President Donald Trump has announced his intention to pull the United States from the Paris Climate Pact, but private companies and other entities are taking on the challenge of clean energy themselves.
Goldwind Americas, a subsidiary of a leading Chinese wind-turbine manufacturer, continues to expand in the United States and it has eyed Wyoming as a site for expansion.
That state, however, is not very friendly to wind farms; it has even taken to taxing wind-energy generation in an effort to protect its coal miners.
But, Goldwind Americas is specifically seeking coal workers for permanent positions, and has announced a free retraining program for miners to become wind-farm technicians.
The program is called Goldwind Works and may begin as soon as next month with a series of informational meetings and safety training.
Goldwind is currently sorting out plans for up to 850 wind turbines in Wyoming, and the resulting wind farm will require 200 workers on site.
Cheif executive David Halligan told The New York Times he expects coal miners to have relevant skills, particularly electrical and mechanical skill qualities.
“If we can tap into that market,” he said, “and also help out folks that might be experiencing some challenges in the workforce today, I think that it can be a win-win situation.”

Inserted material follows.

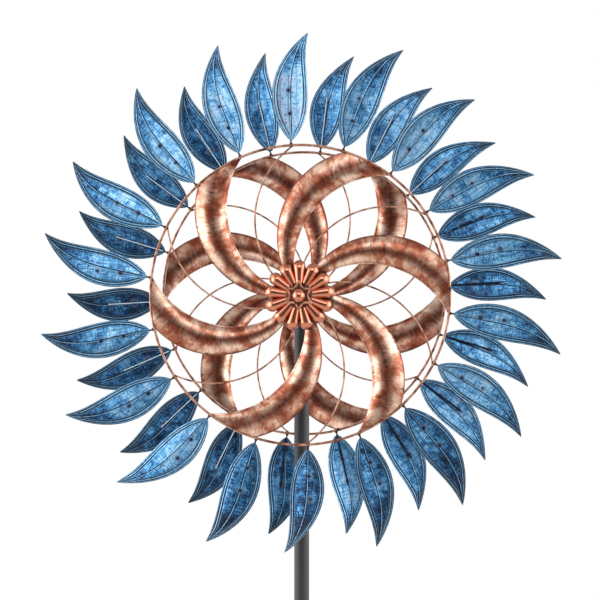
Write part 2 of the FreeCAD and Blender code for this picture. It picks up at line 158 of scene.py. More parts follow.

“If you’re a wind technician, you obviously can’t be afraid of heights. You have to be able to work at heights, and you have to be able to work at heights in a safe manner.”
Goldwind Americas’ determination could tap into a surge of wind power expected by analysts to occur in coming years.

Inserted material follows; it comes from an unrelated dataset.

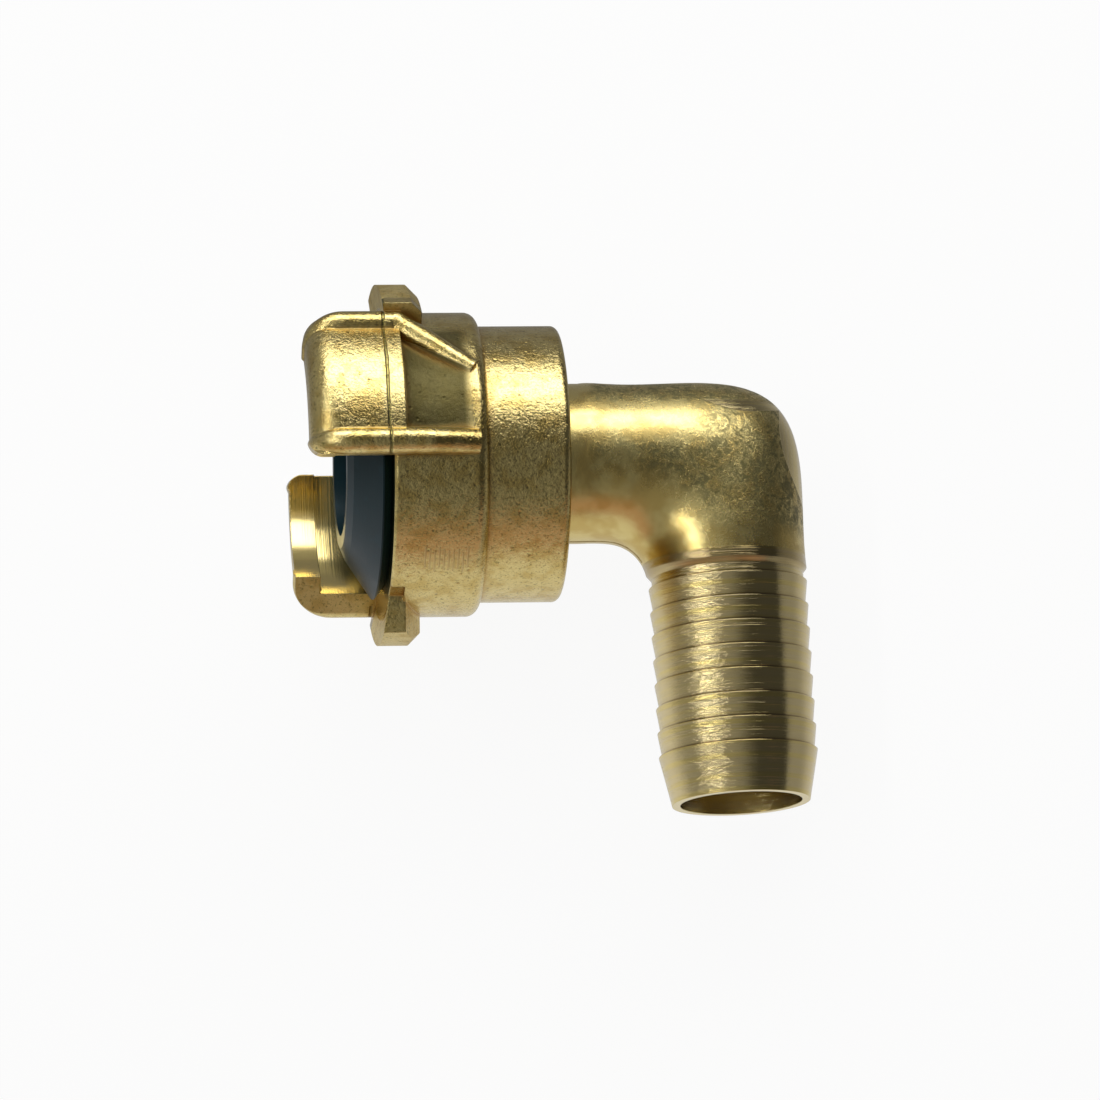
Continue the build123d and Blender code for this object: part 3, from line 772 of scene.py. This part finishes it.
class COUPLING_OT_rim_ticks(bpy.types.Operator):
    """Stands two rows of faint ticks on the rim, one on each side"""

    bl_idname = "coupling.rim_ticks"
    bl_label = "Rim ticks"

    def execute(self, context):
        size = context.scene.coupling_ticks
        shaper = Shaper(
            "rim_tick_row",
            {
                "Count": "Int", "Pitch": "Float", "Start": "Float", "Length": "Float", "Width": "Float",
                "Height": "Float", "Turn": "Float", "Rim Radius": "Float", "Seed": "Int", "Brass": "Material",
            },
        )
        given = shaper.given
        row = shaper.node(
            "GeometryNodeMeshLine",
            Count=given["Count"],
            Start_Location=shaper.vector(given["Start"]),
            Offset=shaper.vector(given["Pitch"]),
        )
        # a tick is a short arc of the rim with a low rounded section
        half = shaper.over(shaper.times(given["Length"], 0.5), given["Rim Radius"])
        arc = shaper.node(
            "GeometryNodeCurveArc",
            {"mode": "RADIUS"},
            Resolution=7,
            Radius=given["Rim Radius"],
            Start_Angle=shaper.times(half, -1.0),
            Sweep_Angle=shaper.times(half, 2.0),
        )
        section = shaper.node("GeometryNodeCurvePrimitiveCircle", Resolution=6, Radius=0.5)
        section_size = shaper.vector(shaper.times(given["Height"], 2.0), given["Width"], 1.0)
        profile = shaper.node("GeometryNodeTransform", Geometry=section.outputs[0], Scale=section_size)
        tick = shaper.node(
            "GeometryNodeCurveToMesh", Curve=arc.outputs[0], Profile_Curve=profile.outputs[0], Fill_Caps=True
        )
        uneven = shaper.node(
            "FunctionNodeRandomValue", {"data_type": "FLOAT"}, Min=-0.035, Max=0.035, Seed=given["Seed"]
        )
        # the arc lies round Z: turn Z to the swivel axis, then round to its place
        lean = shaper.vector(0.0, math.pi / 2, 0.0)
        turn = shaper.plus(shaper.plus(given["Turn"], math.pi / 2), uneven.outputs[1])
        turned_tick = shaper.node("GeometryNodeTransform", Geometry=tick.outputs[0], Rotation=lean)
        ticks = shaper.node(
            "GeometryNodeInstanceOnPoints",
            Points=row.outputs[0],
            Instance=turned_tick.outputs[0],
            Rotation=shaper.vector(turn),
        )
        shaper.close(ticks.outputs[0], given["Brass"])
        place = Matrix.Translation(mating_face) @ coupling_basis.transposed().to_4x4()
        for name, side in (("rim_ticks_a", 0), ("rim_ticks_b", math.pi)):
            piece = shaper.make(
                name,
                bpy.data.meshes.new(name + "_start"),
                {
                    "Count": size.count,
                    "Pitch": size.pitch * MM,
                    "Start": size.start * MM,
                    "Length": size.length * MM,
                    "Width": size.width * MM,
                    "Height": size.height * MM,
                    "Turn": size.turn + side,
                    "Rim Radius": size.rim_radius * MM,
                    "Seed": size.seed,
                    "Brass": bpy.data.materials["head_brass"],
                },
                place,
            )
            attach(piece, "head")
        return {"FINISHED"}


class COUPLING_OT_stage(bpy.types.Operator):
    """Makes the table, the soft lamps, the surroundings and the camera"""

    bl_idname = "coupling.stage"
    bl_label = "Table, lamps and camera"

    def lamp(self, name, towards, along, distance, length, width, brightness):
        """A soft lamp that looks at the coupling, brightness times a white card's, long along a line."""
        data = bpy.data.lights.new(name, "AREA")
        data.shape = "RECTANGLE"
        data.size, data.size_y = width, length
        data.energy = brightness * math.pi * width * length
        lamp = bpy.data.objects.new(name, data)
        towards = Vector(towards).normalized()
        along = (Vector(along) - towards * towards.dot(Vector(along))).normalized()
        turn = Matrix((along.cross(towards), along, towards)).transposed()
        middle = (cad_box[0] + cad_box[1]) / 2
        lamp.matrix_world = Matrix.Translation(middle + towards * distance) @ turn.to_4x4()
        lamp.visible_camera = False
        bpy.context.scene.collection.objects.link(lamp)

    def table(self, look):
        """A pale table, white behind the coupling but with its soft shadow kept."""
        reach = 3.0
        mesh = bpy.data.meshes.new("table")
        corners = [(-reach, -reach, 0), (reach, -reach, 0), (reach, reach, 0), (-reach, reach, 0)]
        mesh.from_pydata([Vector(c) for c in corners], [], [(0, 1, 2, 3)])
        table = bpy.data.objects.new("table", mesh)
        bpy.context.scene.collection.objects.link(table)
        material = bpy.data.materials.new("table_paper")
        material.use_nodes = True
        paper = Nodes(material.node_tree)
        paper.tree.nodes.clear()
        light = paper.node("ShaderNodeLightPath").outputs
        place = paper.parts(paper.node("ShaderNodeTexCoord").outputs["Object"])
        # the sheet looks bright in the metal in front of the coupling, dimmer behind it and to its right
        front = paper.rise(place["Y"], -0.02, 0.06, look.mirrored_front, look.mirrored_behind)
        beside = paper.rise(place["X"], 0.035, 0.075, 1.0, look.mirrored_beside)
        sheet = paper.node("ShaderNodeBsdfDiffuse", Color=(*colour(look.floor), 1))
        glow = paper.node("ShaderNodeEmission", Strength=paper.times(front, beside))
        mirrored = paper.surfaces(light["Is Glossy Ray"], sheet, glow)
        seen = paper.times(light["Is Camera Ray"], look.whiteness)
        both = paper.surfaces(seen, mirrored, paper.node("ShaderNodeEmission"))
        paper.node("ShaderNodeOutputMaterial", Surface=both.outputs[0])
        mesh.materials.append(material)

    def surroundings(self, look):
        """A dim studio with a brown edge low in front, seen as white by the camera."""
        world = bpy.data.worlds.new("studio")
        bpy.context.scene.world = world
        world.use_nodes = True
        sky = Nodes(world.node_tree)
        sky.tree.nodes.clear()
        light = sky.node("ShaderNodeLightPath").outputs
        parts = sky.parts(sky.node("ShaderNodeTexCoord").outputs["Generated"])

        def window(part, start, end, low, high):
            """1 between the two soft steps of one part of the direction, 0 outside them."""
            return sky.times(sky.rise(parts[part], start, end), sky.rise(parts[part], low, high, 1, 0))

        dark = window("X", 0.15, 0.50, 1.5, 1.6)
        wood = sky.times(window("Y", -2, -1.9, -0.75, -0.55), window("Z", -0.1, 0.0, 0.32, 0.44))
        shade = sky.mix(wood, sky.mix(dark, colour(look.room), colour(look.ceiling)), colour(look.brown))
        room = sky.node("ShaderNodeBackground", Color=shade)
        white = sky.node("ShaderNodeBackground", Color=(1, 1, 1, 1))
        pick = sky.surfaces(light["Is Camera Ray"], room, white)
        sky.node("ShaderNodeOutputWorld", Surface=pick.outputs[0])

    def camera(self, look):
        """The camera, above the coupling and a little to one side."""
        yaw, pitch = look.yaw, look.pitch
        back = Vector((-math.sin(yaw) * math.cos(pitch), -math.cos(yaw) * math.cos(pitch), -math.sin(pitch)))
        right = (Vector((1, 0, 0)) - back * back.x).normalized()
        up = back.cross(right)
        turned_right = right * math.cos(look.roll) - up * math.sin(look.roll)
        turned_up = right * math.sin(look.roll) + up * math.cos(look.roll)
        to_table = coupling_basis.transposed()
        middle = Vector((28.0, 0, -12.0))
        aim = Vector((28.0, 0, 0)) + look.aim_right * turned_right - look.aim_down * turned_up - middle
        eye = middle + back * look.distance / MM + aim - back * aim.dot(back)
        data = bpy.data.cameras.new("camera")
        data.sensor_width = 36
        data.lens = look.lens
        data.clip_start, data.clip_end = 0.1, 20
        camera = bpy.data.objects.new("camera", data)
        bpy.context.scene.collection.objects.link(camera)
        turn = Matrix((to_table @ turned_right, to_table @ turned_up, to_table @ back)).transposed()
        camera.matrix_world = Matrix.Translation(on_coupling(*eye)) @ turn.to_4x4()
        bpy.context.scene.camera = camera

    def execute(self, context):
        look = context.scene.coupling_studio
        self.table(look)
        self.surroundings(look)
        self.lamp("key_lamp", (0.15, 0.83, 0.50), (1, 0, 0), 0.8, 1.1, 0.40, look.key)
        self.lamp("strip_lamp", (-0.47, 0.15, 0.85), (0, 1, 0), 0.8, 0.75, 0.05, look.strip)
        self.camera(look)
        context.scene.view_settings.view_transform = "Standard"
        return {"FINISHED"}


class COUPLING_PT_panel(bpy.types.Panel):
    """The coupling's pieces in the sidebar"""

    bl_idname = "COUPLING_PT_panel"
    bl_label = "Swivel Claw Coupling"
    bl_space_type = "VIEW_3D"
    bl_region_type = "UI"
    bl_category = "Coupling"

    def draw(self, context):
        for group, operator in (
            ("coupling_head", COUPLING_OT_head),
            ("coupling_elbow", COUPLING_OT_elbow),
            ("coupling_seal", COUPLING_OT_seal),
            ("coupling_stem", COUPLING_OT_stem_parts),
            ("coupling_flash", COUPLING_OT_flash_line),
            ("coupling_ticks", COUPLING_OT_rim_ticks),
            ("coupling_studio", COUPLING_OT_stage),
        ):
            box = self.layout.box()
            box.operator(operator.bl_idname)
            settings = getattr(context.scene, group)
            for name in settings.bl_rna.properties.keys():
                if name not in ("rna_type", "name"):
                    box.prop(settings, name)


groups = {
    "coupling_head": HeadFinish,
    "coupling_elbow": ElbowFinish,
    "coupling_seal": SealFinish,
    "coupling_stem": StemFinish,
    "coupling_flash": FlashLine,
    "coupling_ticks": RimTicks,
    "coupling_studio": Studio,
}
operators = (
    COUPLING_OT_head,
    COUPLING_OT_elbow,
    COUPLING_OT_seal,
    COUPLING_OT_stem_parts,
    COUPLING_OT_flash_line,
    COUPLING_OT_rim_ticks,
    COUPLING_OT_stage,
)


def register():
    """Registers the settings, the operators and the panel."""
    for name, group in groups.items():
        bpy.utils.register_class(group)
        setattr(bpy.types.Scene, name, PointerProperty(type=group))
    for operator in operators:
        bpy.utils.register_class(operator)
    bpy.utils.register_class(COUPLING_PT_panel)


def unregister():
    """Takes them away again."""
    bpy.utils.unregister_class(COUPLING_PT_panel)
    for operator in reversed(operators):
        bpy.utils.unregister_class(operator)
    for name, group in reversed(groups.items()):
        delattr(bpy.types.Scene, name)
        bpy.utils.unregister_class(group)


def main():
    """Makes the dressed coupling and its stage."""
    register()
    bpy.ops.coupling.head()
    bpy.ops.coupling.elbow()
    bpy.ops.coupling.seal()
    bpy.ops.coupling.stem_parts()
    bpy.ops.coupling.flash_line()
    bpy.ops.coupling.rim_ticks()
    bpy.ops.coupling.stage()


if __name__ == "__main__":
    main()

National employment for mining and geological engineers is expected to grow 6 percent between 2014 and 2024.
Wind-farm technician jobs similarly are projected to grow more than 100 percent over the next 10 years.
Coal, by Flicker user oatsy40 (Used Under CC License)
In Europe, wind energy-capacity now exceeds the total output of electric power plants fueled by coal.
Europe also invested $30 billion into renewable energy sources last year.
As for America, the Wyoming wind farm projects could spur thousands of construction jobs and create additional support positions.
Overall employment in the U.S. coal sector, meanwhile, has fallen considerably for the last three decades.
The U.S. Census said that in 2014, the nation’s coal industry employed 76,500 people—including not only miners but office workers, sales staff, and others.
That’s fewer people than the museum industry (92,000), the Arby’s fast-food chain alone (almost 80,000), and roughly on a par with the recreational skiing industry (75,000).